Many critics, however, blame journalists for exposing themselves to danger by fuelling unnecessary conflicts or pitching camps in contestable matters, especially politics.
In this regard, Najam Sethi, the Editor of two Pakistani newspapers — The Friday Times and Daily Times — holds both the Pakistani and
Indian media culpable for fuelling the lingering conflict between these nuclear armed neighbours.
Sethi, who received the Golden Pen for Freedom Award in Hyderabad for his uncompromising, fierce and courageous writings, accuses the media in the two nations of being trapped in “narrow nationalism”.
The Pakistani journalist, who has received death threats from the Taliban and is on his government’s dishonour list, cites instances where the two media stopped the Indian and Pakistani governments from continuing with their peace initiative.
Observers are of the firm belief that journalists must, as a matter of necessity, refrain from publishing any material that stems from narrow-mindedness so as to stem the unwarranted attacks on them.
In spite of such attacks, nevertheless, these practitioners must trudge on undeterred in the discharge of their professional mandate, analysts say.
For Igiebor, “it takes a brave heart to be a journalist. If you are not a true believer, you cannot be a journalist.”
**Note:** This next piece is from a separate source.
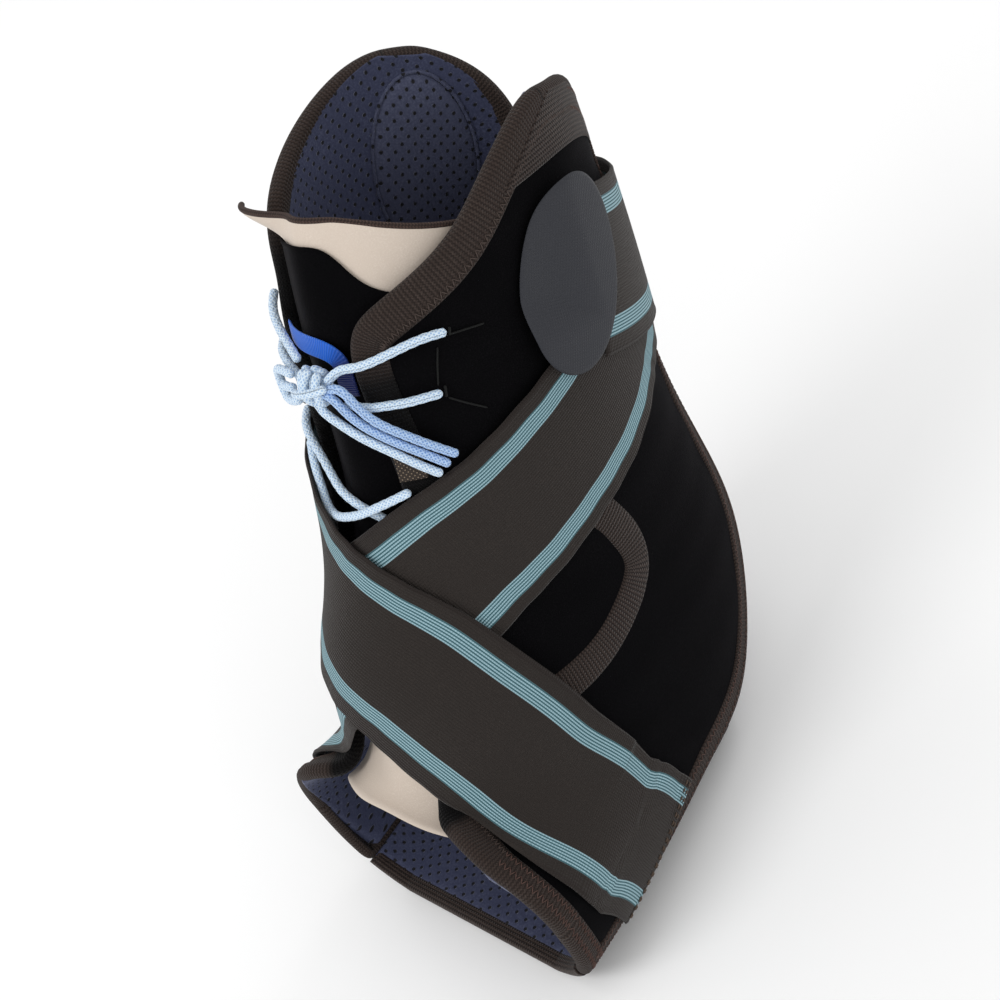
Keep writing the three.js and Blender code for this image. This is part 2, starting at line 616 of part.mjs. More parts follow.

Echoing the TELL magazine boss, Ifijeh says no amount of harassment should stop journalists from doing their lawful job, “particularly as given to us by the Constitution — that is, to hold the government accountable to the people”.
Since the profession is not designed for the chicken-hearted, the journalists, however, would want UNESCO, the global organisation mandated to defend the freedom of expression and press freedom, to rise to the occasion.
This, analysts believe, will go a long way in stemming unwarranted attacks on and killing of journalists in the course of duty.
As the mirror of the society, journalists are demanding that their voices should be heard and not muffled.